| Aim |
Copy out all of the data exactly as it appears.

BEGIN Collected material

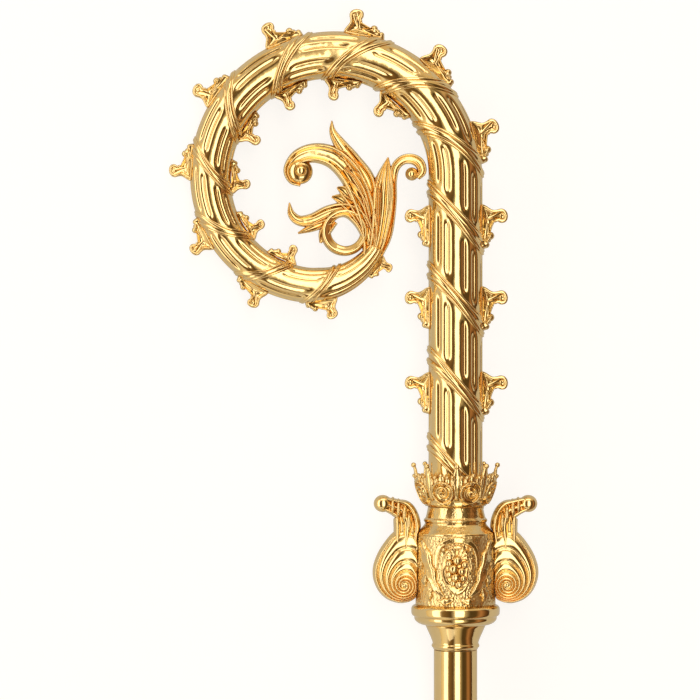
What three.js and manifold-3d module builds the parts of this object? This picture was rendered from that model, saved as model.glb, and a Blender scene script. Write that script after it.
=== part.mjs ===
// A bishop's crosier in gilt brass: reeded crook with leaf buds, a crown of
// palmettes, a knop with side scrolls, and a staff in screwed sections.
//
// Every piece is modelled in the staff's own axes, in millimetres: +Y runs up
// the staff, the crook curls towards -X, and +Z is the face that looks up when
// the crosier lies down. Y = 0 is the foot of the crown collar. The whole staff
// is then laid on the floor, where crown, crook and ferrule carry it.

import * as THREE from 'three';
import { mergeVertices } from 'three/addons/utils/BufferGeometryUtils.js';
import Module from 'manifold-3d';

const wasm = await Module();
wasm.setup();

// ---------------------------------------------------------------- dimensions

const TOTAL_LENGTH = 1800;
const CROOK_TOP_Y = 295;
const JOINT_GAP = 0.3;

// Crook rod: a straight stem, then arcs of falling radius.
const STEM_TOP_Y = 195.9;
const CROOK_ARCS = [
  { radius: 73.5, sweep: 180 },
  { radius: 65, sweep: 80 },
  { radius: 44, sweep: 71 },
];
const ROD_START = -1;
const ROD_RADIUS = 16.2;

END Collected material

| Result of the task |
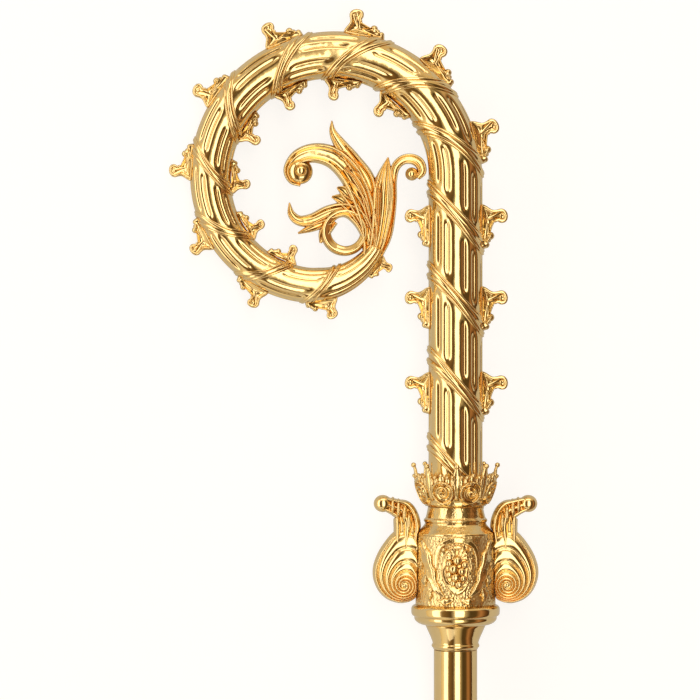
What three.js and manifold-3d module builds the parts of this object? This picture was rendered from that model, saved as model.glb, and a Blender scene script. Write that script after it.
=== part.mjs ===
// A bishop's crosier in gilt brass: reeded crook with leaf buds, a crown of
// palmettes, a knop with side scrolls, and a staff in screwed sections.
//
// Every piece is modelled in the staff's own axes, in millimetres: +Y runs up
// the staff, the crook curls towards -X, and +Z is the face that looks up when
// the crosier lies down. Y = 0 is the foot of the crown collar. The whole staff
// is then laid on the floor, where crown, crook and ferrule carry it.

import * as THREE from 'three';
import { mergeVertices } from 'three/addons/utils/BufferGeometryUtils.js';
import Module from 'manifold-3d';

const wasm = await Module();
wasm.setup();

// ---------------------------------------------------------------- dimensions

const TOTAL_LENGTH = 1800;
const CROOK_TOP_Y = 295;
const JOINT_GAP = 0.3;

// Crook rod: a straight stem, then arcs of falling radius.
const STEM_TOP_Y = 195.9;
const CROOK_ARCS = [
  { radius: 73.5, sweep: 180 },
  { radius: 65, sweep: 80 },
  { radius: 44, sweep: 71 },
];
const ROD_START = -1;
const ROD_RADIUS = 16.2;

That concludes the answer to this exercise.